Interactive Monument to Tour U.S. as Tribute to African-American History

Acclaimed Ghanaian artist Kwame Akoto-Bamfo will unveil his latest work, a powerful and thought-provoking interactive sculpture

Photos: Blank State Monument\Facebook

Washington, D.C. – At a pivotal time for racial justice in America, a new interactive art installation will tour the country seeking to inspire “Hope for a New America.” Acclaimed Ghanaian artist Kwame Akoto-Bamfo (above) will unveil his latest work, a powerful and thought-provoking interactive sculpture titled “Blank Slate: Hope for a New America,” during a summer tour of major cities across the South and Midwest.

Traveling on a flatbed truck, the mobile art installation aims to engage Americans in a conversation on hope and healing, including an interactive “Blank Slate” component. Visitors will be encouraged to share their opinions in real time on the fight for racial justice, and their words will be displayed anonymously onto the slate. For more information on the monument, tour dates and events, please visit www.blankslatemonument.com.

Created as a bold counterpoint and challenge to the more than 1,800 Confederate monuments and symbols still on display in public spaces across the U.S., Akoto-Bamfo’s mission behind the statue and tour is to use art to forward the racial and social justice movements, help inspire the healing of the nation, and elevate the voices of the silenced and oppressed by giving people a platform to let themselves be heard.

The statue will be unveiled in Louisville, Kentucky on June 2nd, and travel to locations including Chicago, Selma, Birmingham, and more. In each city, the statue will be available to the public for several days for observation, reflection, and participation in the conversation through the interactive Blank Slate screen. The tour will also include events with local elected officials, activists, arts & cultural figures, and local students, including a series of town halls. The town halls will create an open dialogue among community members on different aspects of racial injustice: community safety, health disparities, voting rights, the criminal legal system, education, and more.

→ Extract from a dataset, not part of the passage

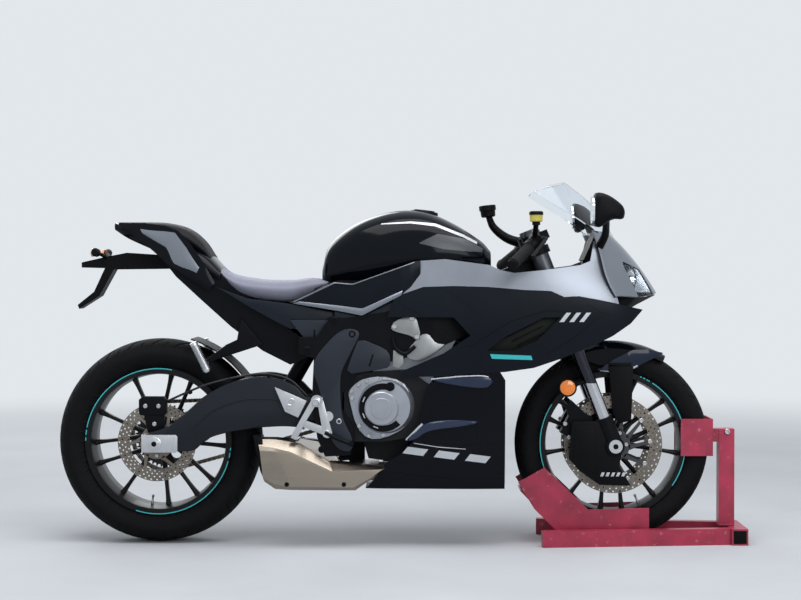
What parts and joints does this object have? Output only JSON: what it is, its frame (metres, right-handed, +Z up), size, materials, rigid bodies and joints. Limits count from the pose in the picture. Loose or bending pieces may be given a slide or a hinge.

Each city on the tour has its own historical and painful legacy of racial injustice. Akoto-Bamfo, best known for his outdoor “Nkyinkyim Installation” sculpture dedicated to the memory of the victims of the Transatlantic slave trade displayed at the National Memorial for Peace and Justice in Montgomery, Alabama, created the Blank Slate statue to challenge the overwhelming prevalence of this legacy by raising awareness of the entrenched issues in each city and inspire a dialogue for a more hopeful future.

The statue is unapologetic in its representation of American history in the midst of today’s racial crisis and is a visual representation of the evolution of the African-American experience and struggle— from the millions of enslaved men and women who were crucial to the foundation of the U.S., to the Black soldiers who died fighting in the Civil War, to the more recent lives of George Floyd, Trayvon Martin, Breonna Taylor, Duante Wright, and innumerable others.

The Blank Slate statue features four figures that symbolize the generational struggles in the African American experience: a slave ancestor, a lynched union soldier martyr, a struggling mother activist, and a baby representing the next generation.

Whereas Confederate heroes are typically depicted standing atop “pedestals of privilege”, the figures in Blank Slate are standing on top of the only thing they have—each other— a powerful representation of how only through generations of determined cooperation can the underprivileged elevate each other enough to have a voice to speak truth to power.

The monument culminates in an interactive protest sign held by the mother figure at the top, a literal blank slate symbolizing the unwritten future of hope and healing, that will serve to amplify the voices of the public and share their thoughts and hopes to the world in real time. Through a dedicated WiFi system, the public can share on the screen their ideas and hopes for creating positive change in this country. The blank slate will be integrated with a #BlankSlateHope social campaign.

“Blank is the slate that we write on, but we see through. I sculpt yes, but the statement is not my own. The statement is for the people, the African-American people, the Black people, and people who want to speak up against the tradition of injustice. That is why the slate is left blank,” Kwame Akoto-Bamfo shares about his vision for Blank Slate.

The Blank Slate statue will remain on display in Birmingham, Alabama until March 2022 when it is moved to a permanent location, determined by a multi-city bidding process.